Democrats are not going to help Republicans out of a box of their own making by making “an awful bill a very bad bill,” Senate Minority Leader Brad Hutto said.

The same bill without the exceptions appeared to fail in the more conservative state House last week before some Republicans maneuvered through a series of votes to allow abortions for rape and incest victims up to the 12th week of pregnancy.

Democrats — and two Republicans — did weigh in against the bill in a final losing 9-8 vote in Tuesday’s committee meeting that could foreshadow the closeness of any vote in the full Senate.

By then, Democrats had refused to vote on other proposals by Republican Sen. Tom Davis, who has said for weeks that the bill needs to be modified from a total ban before he can support it.

Protesters gather outside the state house in opposition to a proposed abortion ban debated Tuesday, Aug. 30, 2022 by the South Carolina House of Representatives in Columbia, S.C. (AP Photo/James Pollard)

They included assuring that a doctor can perform the abortion if it is determined a fetus has a medical condition that won’t allow it to live — an issue at the center of a federal lawsuit over Idaho’s abortion ban — as well as increasing access to contraceptives and including birth control as part of the state’s abstinence-based sex education.

Those ideas could be taken up on the Senate floor, along with a reconsideration of the rape and incest exceptions in a chamber where 30 Republicans outnumber 16 Democrats.

In a likely preview of the fight, Davis clashed in the committee meeting with fellow Republican Sen. Richard Cash, who has made ending all abortions his main focus during his five years in the Senate. Davis has said for weeks that if the state is going to ban nearly all abortions, it needs to make sure mothers receive adequate prenatal care and that the additional babies born get child care and education.

Abortion ban floor Debate splits South Carolina GOP
Opponents of a total ban on abortion gather in the lobby of the South Carolina Statehouse on Tuesday, Aug. 30, 2022, in Columbia, S.C. (AP Photo/Jeffrey Collins)

“If you are over the age of 13, we kind of expect you to have sex. We’re going to provide you with all the contraceptives’ you are going to need,” Cash said, mocking Davis’ proposal to make birth control available with parental consent. “It borders on encouraging immorality.”

”You have a different view of the role of the state in society,” Davis responded to Cash. “I don’t look to the state to dictate what my morals are.”
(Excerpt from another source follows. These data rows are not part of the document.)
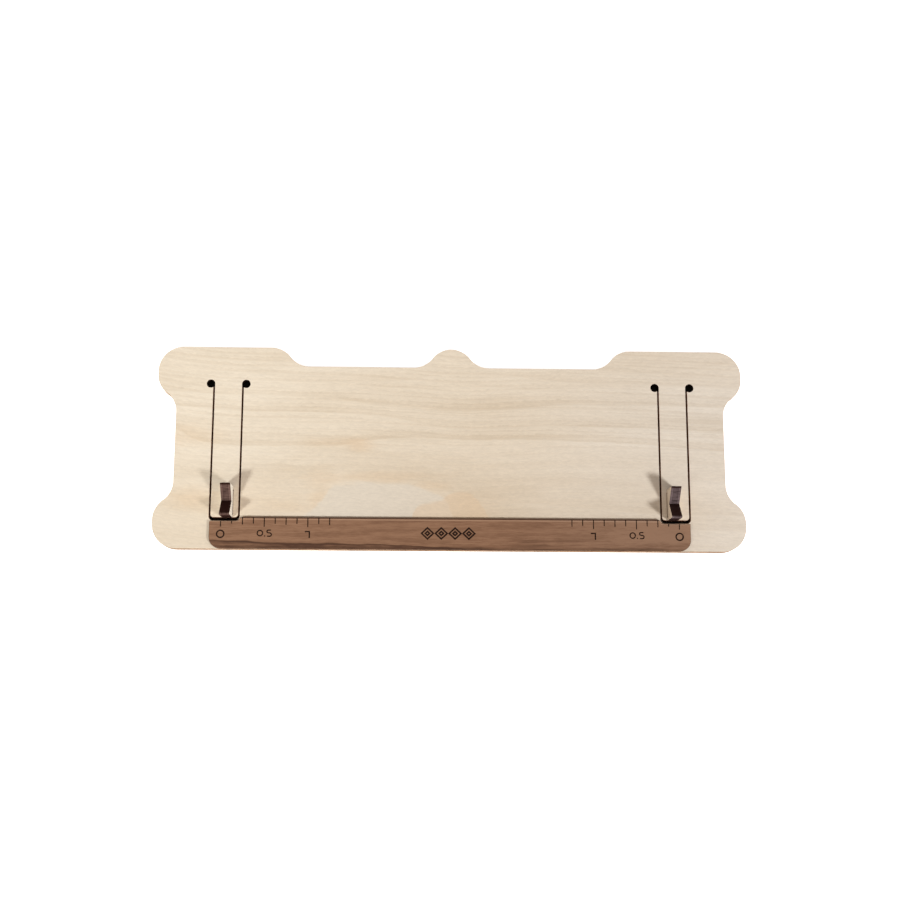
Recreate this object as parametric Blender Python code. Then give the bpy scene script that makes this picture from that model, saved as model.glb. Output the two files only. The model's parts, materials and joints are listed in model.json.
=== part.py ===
"""A small hand loom: a laser-cut plywood plate with two springy tongues, a notched post on each
tongue, and a walnut ruler strip along the front edge.

Metres, +Z up. X runs along the ruler, Y runs from the front edge to the back, and the origin is
the middle of the plate's underside.
"""

import math

import bmesh
import bpy

# The sheet that the plate, the tongues and the posts are cut from.
SHEET = 0.0030
KERF_GAP = 0.00046
GLUE_GAP = 0.0001
ARC_STEP = math.radians(8)

# The plate's outline: round bends of one radius and one step height, between straight edges.
WIDTH = 0.1748
DEPTH = 0.06075
CORNER_RADIUS = 0.0073
BEND_RADIUS = 0.0070
BEND_STEP = 0.0057
BEND_ANGLE = math.acos(1 - BEND_STEP / (2 * BEND_RADIUS))
BEND_RUN = 2 * BEND_RADIUS * math.sin(BEND_ANGLE)
LOBE_FLAT = 0.0013
BACK_LOBE_INNER_END = 0.0538
FRONT = -DEPTH / 2

# The tongues: each is free on three sides and joins the plate along its root, between two holes.
TONGUE_X = 0.06646
TONGUE_WIDTH = 0.0081
TONGUE_TIP = FRONT + 0.0093
TONGUE_ROOT = FRONT + 0.0495
TONGUE_CORNER = 0.0009
TIP_GAP = 0.0009
OPENING_CORNER = 0.0012
RELIEF_HOLE_RADIUS = 0.0012
ROOT_GAP = 0.0003

# The posts: sheet standing on edge across X, with an open V for the cord and a tab below.
POST_X = 0.0656
POST_FRONT = FRONT + 0.0092
POST_DEPTH = 0.00925
POST_HEIGHT = 0.0068
NOTCH_DEPTH = 0.00405
NOTCH_WIDTH = 0.00855
TIP_CHAMFER = 0.00018
TAB_LENGTH = 0.0070
TAB_CLEARANCE = 0.0001

# The ruler strip, glued on top: it steps forward where it passes the tongues' tips.
STRIP_THICKNESS = 0.0007
STRIP_HALF_LENGTH = 0.07065
STRIP_FRONT = FRONT + 0.00005
STRIP_BACK = FRONT + 0.0093
STRIP_BACK_AT_TONGUES = FRONT + 0.0081
STRIP_STEP_X = 0.0611
STRIP_STEP_RADIUS = 0.0009
STRIP_CORNER = 0.0034

# The scale: a mark each eighth of an inch, counted inwards from a zero at each end.
INCH = 0.0254
ZERO_X = 2.65 * INCH
MARK_COUNT = 11
MARK_WIDTH = 0.00028
MARK_DEPTH = 0.0002
MARK_END_HALF = FRONT + 0.00645
MARK_END_QUARTER = FRONT + 0.0071
MARK_END_EIGHTH = FRONT + 0.00735

SIDES = {"left": -1, "right": 1}


class Pen:
    """Draws a flat outline as straight runs and round bends; headings are in radians from +X."""

    def __init__(self, x, y, heading):
        self.points = [(x, y)]
        self.heading = heading

    def go(self, length):
        x, y = self.points[-1]
        self.points.append((x + length * math.cos(self.heading), y + length * math.sin(self.heading)))

    def bend(self, radius, angle):
        """Follows an arc; a positive angle turns left."""
        steps = max(2, math.ceil(abs(angle) / ARC_STEP))
        chord = 2 * radius * math.sin(abs(angle) / steps / 2)
        for _ in range(steps):
            self.heading += angle / steps / 2
            self.go(chord)
            self.heading += angle / steps / 2

    def step_left(self, radius, angle):
        self.bend(radius, angle)
        self.bend(radius, -angle)

    def step_right(self, radius, angle):
        self.bend(radius, -angle)
        self.bend(radius, angle)


def mirrored(points):
    """Closes a half outline, drawn at x >= 0 from one end to the other, with its mirror image."""
    left = [(-x, y) for x, y in reversed(points) if x > 1e-6]
    return points + left


def plate_outline():
    waist = DEPTH - 2 * (CORNER_RADIUS + LOBE_FLAT + BEND_RUN)
    pen = Pen(WIDTH / 2 - CORNER_RADIUS, FRONT, 0)
    pen.bend(CORNER_RADIUS, math.pi / 2)
    pen.go(LOBE_FLAT)
    pen.step_left(BEND_RADIUS, BEND_ANGLE)
    pen.go(waist)
    pen.step_right(BEND_RADIUS, BEND_ANGLE)
    pen.go(LOBE_FLAT)
    pen.bend(CORNER_RADIUS, math.pi / 2)
    pen.go(WIDTH / 2 - CORNER_RADIUS - BACK_LOBE_INNER_END)
    pen.step_left(BEND_RADIUS, BEND_ANGLE)
    pen.go(BACK_LOBE_INNER_END - 2 * BEND_RUN)
    pen.step_right(BEND_RADIUS, BEND_ANGLE)
    return mirrored(pen.points)


def tongue_opening(centre_x):
    """The hole in the plate around a tongue, with a round relief hole at the end of each slot."""
    half_tongue = TONGUE_WIDTH / 2
    half_opening = half_tongue + KERF_GAP
    into_hole = math.acos((RELIEF_HOLE_RADIUS - KERF_GAP) / RELIEF_HOLE_RADIUS)
    drop = RELIEF_HOLE_RADIUS * math.sin(into_hole)
    front = TONGUE_TIP - TIP_GAP

    pen = Pen(half_opening - OPENING_CORNER, front, 0)
    pen.bend(OPENING_CORNER, math.pi / 2)
    pen.go(TONGUE_ROOT - drop - front - OPENING_CORNER)
    pen.heading = into_hole - math.pi / 2
    pen.bend(RELIEF_HOLE_RADIUS, 2 * math.pi - into_hole)
    return [(centre_x + x, y) for x, y in mirrored(pen.points)]


def tongue_outline():
    """Seen from the hinge line at its root, so the tip lies towards -Y."""
    length = TONGUE_ROOT - ROOT_GAP - TONGUE_TIP
    pen = Pen(TONGUE_WIDTH / 2 - TONGUE_CORNER, TONGUE_TIP - TONGUE_ROOT, 0)
    pen.bend(TONGUE_CORNER, math.pi / 2)
    pen.go(length - TONGUE_CORNER)
    return mirrored(pen.points)


def mortise(side):
    """The slot through a tongue that takes the post's tab."""
    centre_x = side * (POST_X - TONGUE_X)
    centre_y = POST_FRONT + POST_DEPTH / 2 - TONGUE_ROOT
    half_x = SHEET / 2 + TAB_CLEARANCE
    half_y = TAB_LENGTH / 2 + TAB_CLEARANCE
    corners = ((-1, -1), (1, -1), (1, 1), (-1, 1))
    return [(centre_x + i * half_x, centre_y + j * half_y) for i, j in corners]


def post_outline():
    """Seen along X: y runs across the post from its middle, z up from the top of the tongue."""
    outer = POST_DEPTH / 2
    valley = POST_HEIGHT - NOTCH_DEPTH
    half = [
        (TAB_LENGTH / 2, TAB_CLEARANCE - SHEET),
        (TAB_LENGTH / 2, GLUE_GAP),
        (outer, GLUE_GAP),
        (outer, POST_HEIGHT - TIP_CHAMFER),
        (outer - TIP_CHAMFER, POST_HEIGHT),
        (NOTCH_WIDTH / 2, POST_HEIGHT),
        (0, valley),
    ]
    return mirrored(half)


def strip_outline():
    end_straight = STRIP_BACK_AT_TONGUES - STRIP_FRONT - STRIP_CORNER
    rise = STRIP_BACK - STRIP_BACK_AT_TONGUES
    angle = math.acos(1 - rise / (2 * STRIP_STEP_RADIUS))
    run = 2 * STRIP_STEP_RADIUS * math.sin(angle)

    pen = Pen(STRIP_HALF_LENGTH - STRIP_CORNER, STRIP_FRONT, 0)
    pen.bend(STRIP_CORNER, math.pi / 2)
    pen.go(end_straight)
    pen.heading = math.pi
    pen.go(STRIP_HALF_LENGTH - STRIP_STEP_X - run)
    pen.step_right(STRIP_STEP_RADIUS, angle)
    return mirrored(pen.points)


def make_material(name, colour, roughness):
    material = bpy.data.materials.new(name)
    material.use_nodes = True
    shader = material.node_tree.nodes["Principled BSDF"]
    shader.inputs["Base Color"].default_value = (*colour, 1)
    shader.inputs["Roughness"].default_value = roughness
    shader.inputs["Metallic"].default_value = 0
    return material


def make_flat_piece(name, outlines, thickness, material, collection):
    """A flat sheet piece centred on z = 0: the first outline is its edge, the others are holes."""
    curve = bpy.data.curves.new(name, "CURVE")
    curve.dimensions = "2D"
    curve.fill_mode = "BOTH"
    curve.extrude = thickness / 2
    for outline in outlines:
        spline = curve.splines.new("POLY")
        spline.points.add(len(outline) - 1)
        for point, (x, y) in zip(spline.points, outline):
            point.co = (x, y, 0, 1)
        spline.use_cyclic_u = True
    curve.materials.append(material)
    piece = bpy.data.objects.new(name, curve)
    collection.objects.link(piece)
    return piece


def make_mesh_from(piece, collection):
    """Replaces a curve piece with a closed mesh of the same name and place, ready for a Boolean."""
    bpy.context.view_layer.update()
    graph = bpy.context.evaluated_depsgraph_get()
    mesh = bpy.data.meshes.new_from_object(piece.evaluated_get(graph))
    shape = bmesh.new()
    shape.from_mesh(mesh)
    bmesh.ops.remove_doubles(shape, verts=shape.verts, dist=1e-6)
    shape.to_mesh(mesh)
    shape.free()
    name = piece.name
    made = bpy.data.objects.new(name + "_mesh", mesh)
    made.matrix_world = piece.matrix_world
    bpy.data.objects.remove(piece)
    made.name = name
    collection.objects.link(made)
    return made


def make_scale_cutter(collection):
    """All the ruler's marks, as blocks that cut grooves from the strip's back edge forwards."""
    top = SHEET + GLUE_GAP + STRIP_THICKNESS
    margin = 0.001
    blocks = bmesh.new()
    for side in SIDES.values():
        for mark in range(MARK_COUNT):
            if mark % 4 == 0:
                end = MARK_END_HALF
            elif mark % 2 == 0:
                end = MARK_END_QUARTER
            else:
                end = MARK_END_EIGHTH
            x = side * (ZERO_X - mark * INCH / 8)
            length = STRIP_BACK + margin - end
            block = bmesh.ops.create_cube(blocks, size=1)["verts"]
            bmesh.ops.scale(blocks, vec=(MARK_WIDTH, length, MARK_DEPTH + margin), verts=block)
            middle = (x, end + length / 2, top - MARK_DEPTH + (MARK_DEPTH + margin) / 2)
            bmesh.ops.translate(blocks, vec=middle, verts=block)
    mesh = bpy.data.meshes.new("scale_cutter")
    blocks.to_mesh(mesh)
    blocks.free()
    cutter = bpy.data.objects.new("scale_cutter", mesh)
    cutter.hide_render = True
    cutter.display_type = "WIRE"
    collection.objects.link(cutter)
    return cutter


def make_base_plate(material, collection):
    openings = [tongue_opening(side * TONGUE_X) for side in SIDES.values()]
    plate = make_flat_piece("base_plate", [plate_outline(), *openings], SHEET, material, collection)
    plate.location = (0, 0, SHEET / 2)


def make_ruler_strip(material, collection, cutters):
    strip = make_flat_piece("ruler_strip", [strip_outline()], STRIP_THICKNESS, material, collection)
    strip.location = (0, 0, SHEET + GLUE_GAP + STRIP_THICKNESS / 2)
    strip = make_mesh_from(strip, collection)
    grooves = strip.modifiers.new("scale", "BOOLEAN")
    grooves.object = make_scale_cutter(cutters)
    grooves.operation = "DIFFERENCE"
    grooves.solver = "EXACT"


def make_arm(name, side, material, collection):
    """A tongue and its post, on an empty at the middle of the tongue's root, where it bends."""
    pivot = bpy.data.objects.new(name + "_pivot", None)
    pivot.location = (side * TONGUE_X, TONGUE_ROOT, SHEET / 2)
    pivot.empty_display_size = 0.01
    collection.objects.link(pivot)

    tongue_outlines = [tongue_outline(), mortise(side)]
    tongue = make_flat_piece(name + "_tongue", tongue_outlines, SHEET, material, collection)
    tongue.parent = pivot

    post = make_flat_piece(name + "_post", [post_outline()], SHEET, material, collection)
    post.parent = pivot
    post_y = POST_FRONT + POST_DEPTH / 2 - TONGUE_ROOT
    post.location = (side * (POST_X - TONGUE_X), post_y, SHEET / 2)
    # Turned so that the outline's x runs along +Y and its y runs up.
    post.rotation_euler = (math.pi / 2, 0, math.pi / 2)


def make_collection(name):
    collection = bpy.data.collections.new(name)
    bpy.context.scene.collection.children.link(collection)
    return collection


def main():
    for old in list(bpy.data.objects):
        bpy.data.objects.remove(old)
    loom = make_collection("loom")
    cutters = make_collection("cutters")
    plywood = make_material("light_plywood", (0.76, 0.64, 0.49), 0.6)
    walnut = make_material("walnut", (0.29, 0.17, 0.10), 0.5)
    make_base_plate(plywood, loom)
    make_ruler_strip(walnut, loom, cutters)
    for name, side in SIDES.items():
        make_arm(name, side, plywood, loom)


main()
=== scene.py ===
import json
import math

import bmesh
import bpy
from mathutils import Matrix, Vector


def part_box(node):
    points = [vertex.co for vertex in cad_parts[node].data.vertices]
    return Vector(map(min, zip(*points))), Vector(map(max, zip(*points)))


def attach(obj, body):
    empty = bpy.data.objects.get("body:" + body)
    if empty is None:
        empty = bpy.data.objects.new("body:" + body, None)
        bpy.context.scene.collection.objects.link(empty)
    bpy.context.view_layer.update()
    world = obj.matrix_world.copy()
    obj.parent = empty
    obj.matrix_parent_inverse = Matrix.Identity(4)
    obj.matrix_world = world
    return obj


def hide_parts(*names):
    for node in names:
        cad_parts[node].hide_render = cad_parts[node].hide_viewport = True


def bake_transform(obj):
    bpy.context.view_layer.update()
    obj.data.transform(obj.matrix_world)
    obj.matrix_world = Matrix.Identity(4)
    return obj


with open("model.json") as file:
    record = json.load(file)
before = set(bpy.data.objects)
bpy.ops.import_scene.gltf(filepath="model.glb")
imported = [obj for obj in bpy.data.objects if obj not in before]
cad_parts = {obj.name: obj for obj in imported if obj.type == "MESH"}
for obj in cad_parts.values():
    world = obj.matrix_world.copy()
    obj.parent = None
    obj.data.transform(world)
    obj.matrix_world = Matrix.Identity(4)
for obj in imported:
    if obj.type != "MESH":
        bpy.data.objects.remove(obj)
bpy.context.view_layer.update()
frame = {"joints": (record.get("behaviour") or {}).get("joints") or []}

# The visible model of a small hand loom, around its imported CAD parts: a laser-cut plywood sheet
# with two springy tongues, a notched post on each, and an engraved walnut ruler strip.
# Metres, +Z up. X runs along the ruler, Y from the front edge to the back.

MM = 0.001
SIDES = {"left": -1, "right": 1}

# Places and sizes that the CAD nodes give.
plate_low, plate_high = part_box("base_plate")
tongue_low, tongue_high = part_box("right_tongue")
post_low, post_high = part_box("right_post")
strip_low, strip_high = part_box("ruler_strip")
WIDTH = plate_high.x - plate_low.x
DEPTH = plate_high.y - plate_low.y
FRONT = plate_low.y
SHEET = plate_high.z
TONGUE_X = (tongue_low.x + tongue_high.x) / 2
TONGUE_WIDTH = tongue_high.x - tongue_low.x
TONGUE_TIP = tongue_low.y
TONGUE_ROOT = frame["joints"][0]["pos_m"][1]
POST_X = (post_low.x + post_high.x) / 2
POST_Y = (post_low.y + post_high.y) / 2
POST_DEPTH = post_high.y - post_low.y
POST_TOP = post_high.z
STRIP_TOP = strip_high.z
STRIP_HALF_LENGTH = strip_high.x
STRIP_FRONT = strip_low.y
STRIP_BACK = strip_high.y

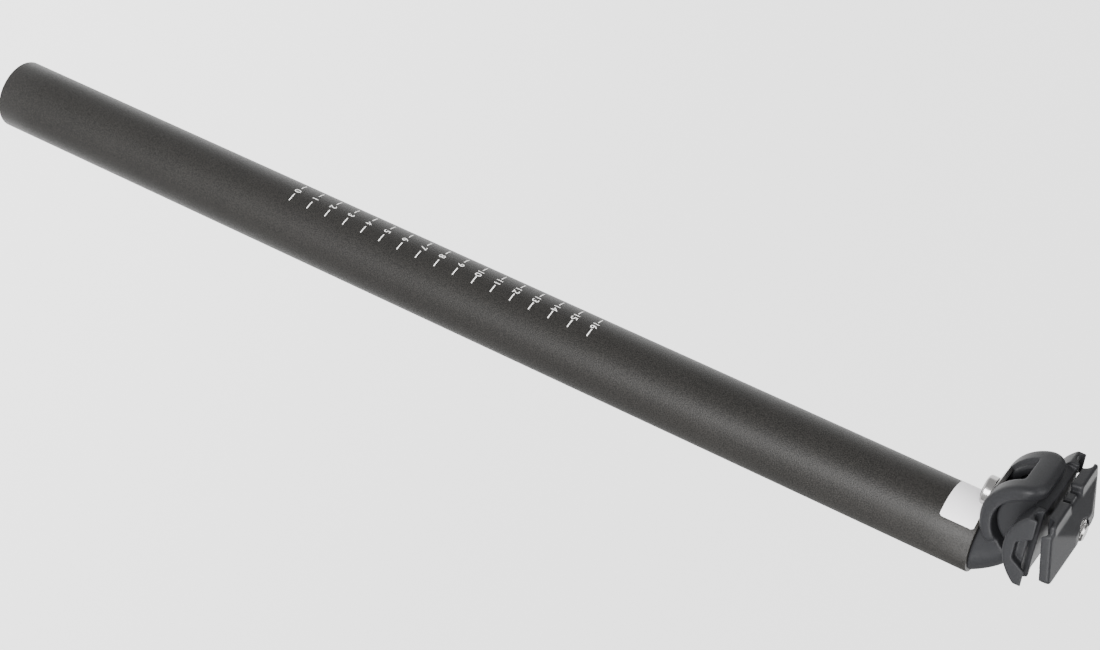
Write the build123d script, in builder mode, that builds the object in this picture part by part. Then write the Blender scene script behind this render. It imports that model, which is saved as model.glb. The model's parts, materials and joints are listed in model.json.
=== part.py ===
from build123d import *
import os

os.makedirs("parts", exist_ok=True)

# Seatpost with a single-bolt rail clamp, in millimetres.
# The origin is the centre of the tube's lower end, +Z runs up the tube,
# +X points to the front of the bicycle and +Y to its left.

# Tube
tube_diameter = 33.9
tube_wall = 2.6
tube_length = 528.3
tube_end_chamfer = 0.6

# Forged head, with its plug in the tube and its cradle behind the tube
plug_length = 42.0
plug_wall = 5.0
plug_gap = 0.1
shoulder_step = 1.25
setback = 24.0
cradle_rise = 21.5
trough_radius = 16.0
seat_wall = 4.0
lobe_wall = 6.0
cradle_half_width = 15.6
cradle_rear_angle = 96.0
cradle_front_angle = 46.0
cradle_rear_corner = 8.0
cradle_front_corner = 5.0
cradle_edge_round = 2.8
neck_top_rise = 16.0
neck_top_shift = 17.0
neck_top_length = 36.0
neck_top_width = 30.6
neck_mid_rise = 8.5
neck_mid_shift = 6.5
neck_mid_length = 32.6
neck_mid_width = 30.0

# Slot for the bolt, and the channel that its washer slides in
slot_half_width = 4.7
slot_front_angle = 17.5
slot_rear_angle = 66.0
channel_half_width = 7.3
channel_front_angle = 21.0

# Clamp bolt, curved washer and threaded insert
bolt_radius = 4.0
bolt_hole_gap = 0.4
bolt_end_height = 18.6
bolt_end_chamfer = 0.8
bolt_head_round = 1.2
bolt_head_radius = 6.5
bolt_head_height = 4.2
bolt_socket_flats = 6.0
bolt_socket_depth = 3.2
washer_gap = 0.3
washer_wall = 1.9
washer_seat_drop = 21.6
washer_half_width = 6.9
washer_front_reach = 6.4
washer_rear_angle = 28.0
insert_radius = 5.4
insert_height = 5.0
insert_chamfer = 0.4
thread_gap = 0.05

# Saddle rails that the clamps hold
rail_radius = 3.5
rail_half_spacing = 21.7
rail_height = 5.8

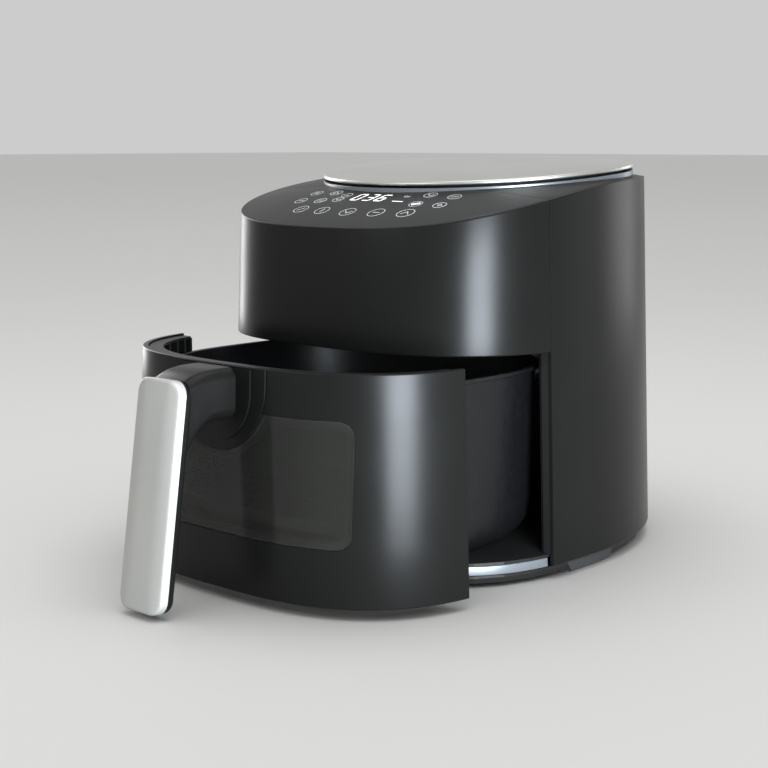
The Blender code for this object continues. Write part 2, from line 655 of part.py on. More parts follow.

The bill would ban all abortions in South Carolina except when the mother’s life is at risk. Before they were removed, the bill also included exceptions for pregnancies caused by rape and incest, allowing abortions up to 12 weeks after conception. In those cases, the doctor would have had to tell the patient that the crime and the abortion will be reported, with her name given to the county sheriff within 24 hours of the procedure.

South Carolina currently has a ban on abortions once cardiac activity in a fetus is detectable, which is usually about six weeks. But that law has been suspended as the South Carolina Supreme Court reviews whether it violates the state’s constitutional right to privacy. That leaves South Carolina’s older 20-week abortion ban as the current benchmark.